In the Memoir prefixed to "Cecil Dreeme" Curtis has drawn a portrait, tender and true, of his friend and neighbor. The few words which have written themselves here tell of him only as he appeared to one who knew him less intimately, who saw him not often.

I come now to speak of the writings which Winthrop left. These have the singular merit, that they are all American. From first to last, they are plainly the work of a man who had no need to go to Europe for characters or scenery or plot,—who valued and understood the peculiar life and the peculiar Nature of this continent, and, like a true artist and poet, chose to represent that life and Nature of which he was a part. His stories smack of the soil; his characters—especially in "John Brent," where his own ride across the continent is dramatized—are as fresh and as true as only a true artist could make them. Take, for instance, the "Pike," the border-ruffian transplanted to a California "ranch,"—not a ruffian, as he says, but a barbarian.
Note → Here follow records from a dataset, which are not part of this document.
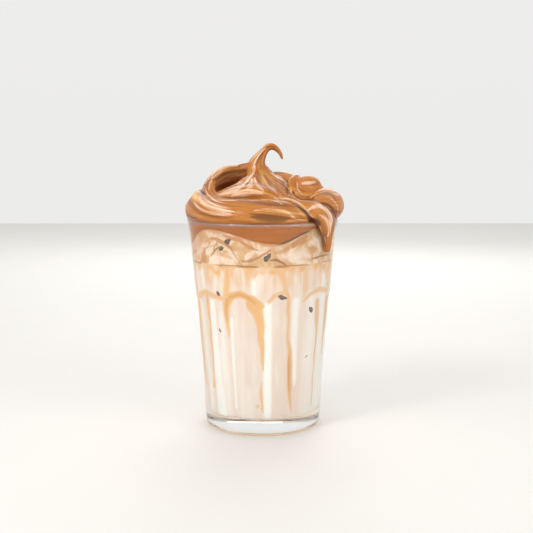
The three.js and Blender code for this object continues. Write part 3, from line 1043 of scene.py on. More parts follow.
@dataclass
class StainedLayer:
    """The marbled layer between the milk and the whipped coffee."""

    form: GlassForm
    underside: Underside
    finish: StainedFinish
    segments: int = 540
    wall_rings: int = 56
    back_seed: int = 11
    back_count: int = 18
    back_start: float = 76
    back_pitch: float = 12
    wander: float = 0.25
    wall_radius: float = 41.0

    def skin(self) -> Skin:
        """The layer's outside. Its rings spread between the milk and the wavy underside above it."""
        form = self.form
        base = form.milk_level
        shares = [*np.linspace(0, 1, self.wall_rings), *[1.0] * 7]
        inward = [*[1.0] * self.wall_rings, 0.985, 0.95, 0.85, 0.68, 0.48, 0.3, 0.14]
        profile = np.array([(0, base), (10, base), (25, base), *[(1, 1)] * len(shares), (0, base + 1)], float)
        skin = turned(profile, self.segments)
        azimuth = np.arange(self.segments) * 360 / self.segments
        top = self.underside.at_wall(azimuth)
        for i, (share, part) in enumerate(zip(shares, inward)):
            height = base + (top - base) * share
            out = (form.inner(height) + form.pressed) * part
            if part < 1:
                height = self.underside.height(azimuth, out, form) + 0.1
            ring = slice((i + 2) * self.segments, (i + 3) * self.segments)
            skin.points[ring] = round_axis(azimuth, out, height)
        skin.points[-1, 2] = self.underside.centre + 0.1
        return skin.outward()

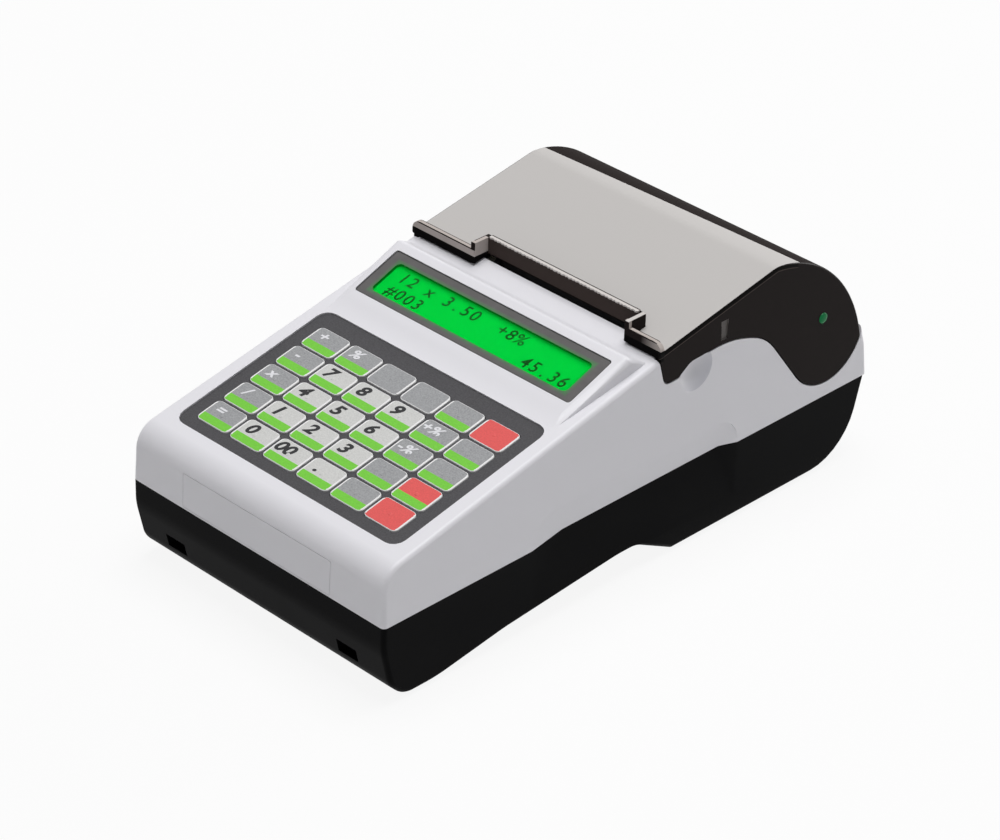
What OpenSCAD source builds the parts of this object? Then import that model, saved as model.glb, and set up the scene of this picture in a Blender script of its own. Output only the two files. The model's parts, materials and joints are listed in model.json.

"America is manufacturing several new types of men. The Pike is one of the newest. He is a bastard pioneer. With one hand he clutches the pioneer vices; with the other he beckons forward the vices of civilization. It is hard to understand how a man can have so little virtue in so long a body, unless the shakes are foes to virtue in the soul, as they are to beauty in the face.

"He is a terrible shock, this unlucky Pike, to the hope that the new race on the new continent is to be a handsome race. I lose that faith, which the people about me now have nourished, when I recall the Pike. He is hung together, not put together. He inserts his lank fathom of a man into a suit of molasses-colored homespun. Frowzy and husky is the hair Nature crowns him with; frowzy and stubby the beard. He shambles in his walk. He drawls in his talk. He drinks whiskey by the tank. His oaths are to his words as Falstaff's sack to his bread. I have seen Maltese beggars, Arab camel-drivers, Dominican friars, New-York aldermen, Digger Indians; the foulest, frowziest creatures I have ever seen are thorough-bred Pikes."